**SHORT TASK**
All of the material below is to be returned exactly.

━━━━━ DATASET CONTENT ━━━━━

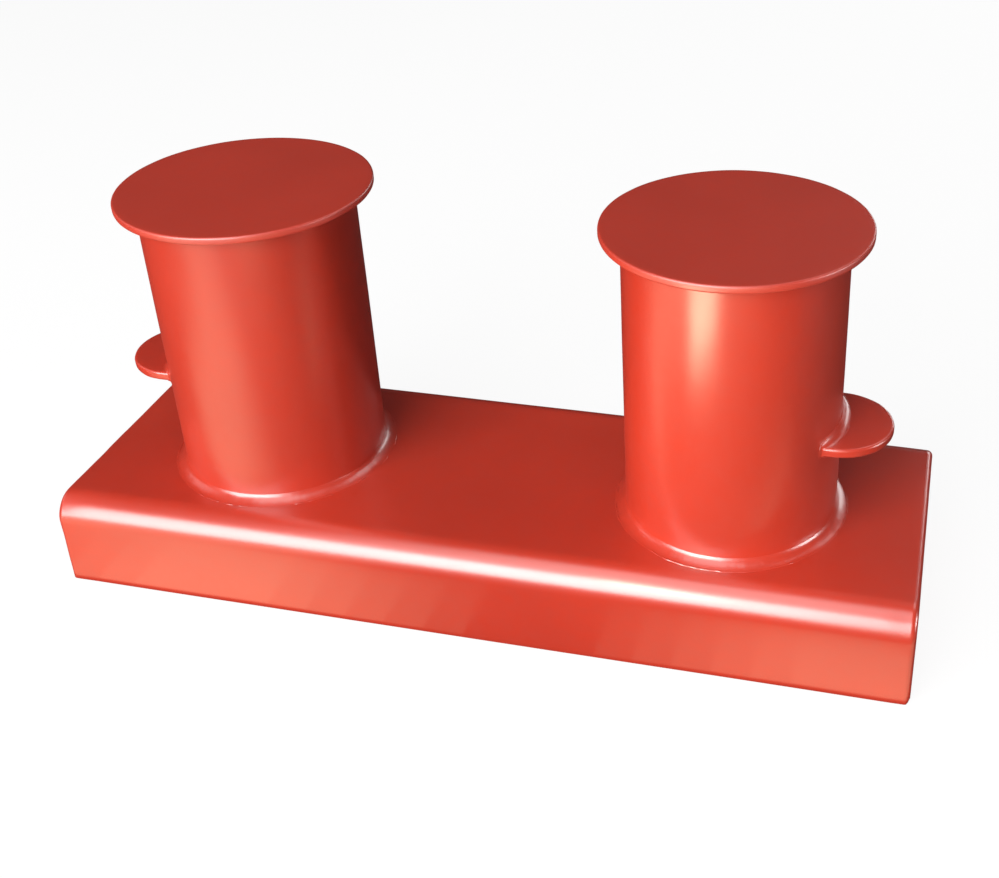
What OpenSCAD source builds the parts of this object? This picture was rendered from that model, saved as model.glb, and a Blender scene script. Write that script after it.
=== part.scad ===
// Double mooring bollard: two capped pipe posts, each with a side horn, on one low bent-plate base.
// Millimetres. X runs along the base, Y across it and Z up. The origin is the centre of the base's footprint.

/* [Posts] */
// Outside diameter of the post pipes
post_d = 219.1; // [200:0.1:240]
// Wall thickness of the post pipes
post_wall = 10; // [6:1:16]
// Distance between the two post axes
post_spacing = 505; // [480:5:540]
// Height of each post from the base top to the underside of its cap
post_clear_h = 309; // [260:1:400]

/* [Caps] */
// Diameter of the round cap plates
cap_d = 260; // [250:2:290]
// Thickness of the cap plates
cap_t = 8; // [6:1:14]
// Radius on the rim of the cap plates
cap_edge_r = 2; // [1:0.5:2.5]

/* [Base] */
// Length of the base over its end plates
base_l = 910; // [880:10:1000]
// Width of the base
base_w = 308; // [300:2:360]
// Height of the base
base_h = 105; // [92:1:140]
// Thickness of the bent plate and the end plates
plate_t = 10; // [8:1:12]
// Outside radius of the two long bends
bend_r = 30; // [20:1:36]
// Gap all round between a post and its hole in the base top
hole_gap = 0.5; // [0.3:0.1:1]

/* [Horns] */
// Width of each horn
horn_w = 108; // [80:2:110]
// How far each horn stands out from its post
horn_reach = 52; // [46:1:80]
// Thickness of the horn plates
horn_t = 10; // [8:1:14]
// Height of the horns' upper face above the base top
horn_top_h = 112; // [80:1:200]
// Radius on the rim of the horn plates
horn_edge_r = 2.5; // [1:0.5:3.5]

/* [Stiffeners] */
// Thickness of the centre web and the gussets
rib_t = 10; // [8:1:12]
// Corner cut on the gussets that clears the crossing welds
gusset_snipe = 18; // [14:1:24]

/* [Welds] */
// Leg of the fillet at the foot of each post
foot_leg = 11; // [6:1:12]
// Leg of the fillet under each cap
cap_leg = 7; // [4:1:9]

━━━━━

**ANSWER TO THIS EXERCISE**
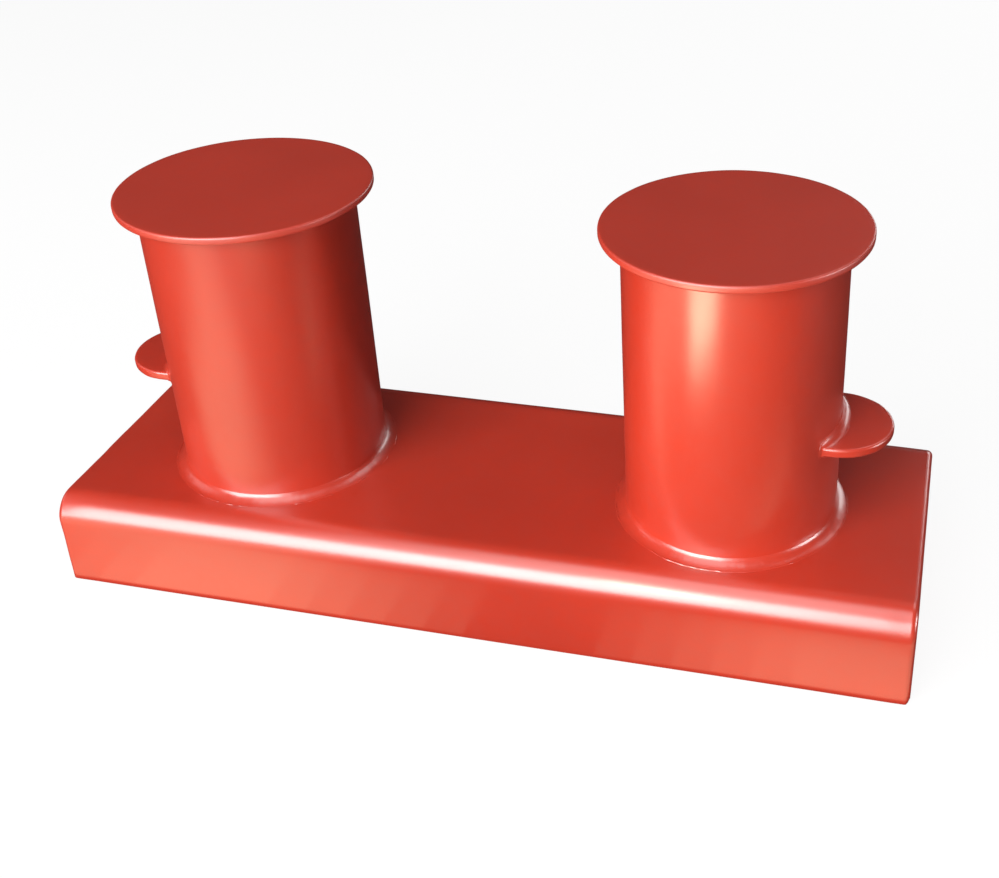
What OpenSCAD source builds the parts of this object? This picture was rendered from that model, saved as model.glb, and a Blender scene script. Write that script after it.
=== part.scad ===
// Double mooring bollard: two capped pipe posts, each with a side horn, on one low bent-plate base.
// Millimetres. X runs along the base, Y across it and Z up. The origin is the centre of the base's footprint.

/* [Posts] */
// Outside diameter of the post pipes
post_d = 219.1; // [200:0.1:240]
// Wall thickness of the post pipes
post_wall = 10; // [6:1:16]
// Distance between the two post axes
post_spacing = 505; // [480:5:540]
// Height of each post from the base top to the underside of its cap
post_clear_h = 309; // [260:1:400]

/* [Caps] */
// Diameter of the round cap plates
cap_d = 260; // [250:2:290]
// Thickness of the cap plates
cap_t = 8; // [6:1:14]
// Radius on the rim of the cap plates
cap_edge_r = 2; // [1:0.5:2.5]

/* [Base] */
// Length of the base over its end plates
base_l = 910; // [880:10:1000]
// Width of the base
base_w = 308; // [300:2:360]
// Height of the base
base_h = 105; // [92:1:140]
// Thickness of the bent plate and the end plates
plate_t = 10; // [8:1:12]
// Outside radius of the two long bends
bend_r = 30; // [20:1:36]
// Gap all round between a post and its hole in the base top
hole_gap = 0.5; // [0.3:0.1:1]

/* [Horns] */
// Width of each horn
horn_w = 108; // [80:2:110]
// How far each horn stands out from its post
horn_reach = 52; // [46:1:80]
// Thickness of the horn plates
horn_t = 10; // [8:1:14]
// Height of the horns' upper face above the base top
horn_top_h = 112; // [80:1:200]
// Radius on the rim of the horn plates
horn_edge_r = 2.5; // [1:0.5:3.5]

/* [Stiffeners] */
// Thickness of the centre web and the gussets
rib_t = 10; // [8:1:12]
// Corner cut on the gussets that clears the crossing welds
gusset_snipe = 18; // [14:1:24]

/* [Welds] */
// Leg of the fillet at the foot of each post
foot_leg = 11; // [6:1:12]
// Leg of the fillet under each cap
cap_leg = 7; // [4:1:9]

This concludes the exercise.